There is a new boot adaptor in boot/ofw that provides OFW->Multiboot
boot adaptor support. The operation is very similar to the BSD boot
adaptor, in that you can give it a multiboot compliant executable plus
optional boot modules, and it will generate an OFW compliant (netbsd
a.out) image which you can boot via tftp (dhcp). See the mkofwimage
script in boot/ofw.  Note that mkofwimage relies on linker emulation;
binutils needs to be built with both arm-elf and arm-netbsd targets
enabled so that an a.out file can be generated from ELF input files.
More on that below.

At the moment, the only console that is fully supported is the serial
console. VGA display output works, but keyboard input has not been
finished, so you will need to interact with your DNARD via a serial
line.  The baud rate defaults to 9600, since that is the speed at
which the OFW boot loader drives the port. Of course, if you do not
need to input anything, you can use the display for output by changing
the "serial_console" variable in kern/arm32/shark/base_console_init.c.

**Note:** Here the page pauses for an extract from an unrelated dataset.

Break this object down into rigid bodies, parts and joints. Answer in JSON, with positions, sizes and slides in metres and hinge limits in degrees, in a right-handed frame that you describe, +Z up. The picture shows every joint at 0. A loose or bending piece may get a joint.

These components are not yet available: 

	* FreeBSD networking and math library
	* Netbsd filesystem
	* Linux filesystems and device drivers
	* Netboot and multiboot adaptor
	* Runtime Linker (RTLD)
	* bootp
	* fsread
	* video/X11/wimp
	* Keyboard support
	* GPROF profiling support

A note about compiler tools: Finding a consistent and working set of
tools that would allow us to build on our FreeBSD 3.0 machines was a
bit of a pain. We ended up using:

	GCC 2.95
	Binutils 990818 daily snapshot with a small patch
	GDB 19990816 daily snapshot (for remote debugging)

Using this toolset, you can build ELF multiboot compliant libraries
and executables, but still create a proper OFW compliant a.out image
using linker emulation. You can pick up these tools at the OSKit ftp
site: ftp://flux.cs.utah.edu/flux/oskit/tools. There is a README file
in that directory with instructions on how to configure and build the
tools. 

Once you have a working tool chain on your path, the OSKit can be
configured as follows (for cross compilation on a FreeBSD 3.0 box):

	cd oskit-obj-dir
	oskit-src-dir/configure --prefix=/your/prefix/dir \
			--build=i586-freebsd arm-elf
	gmake
	gmake install

Once you have an example kernel, you can create an OFW-bootable image
using the mkofwimage script:

	/your/prefix/dir/bin/mkofwimage -o foo.image your_kernel
	cp foo.image /your/tftp/dir/proper_kernel_name

Then log into your DNARD, and reboot it.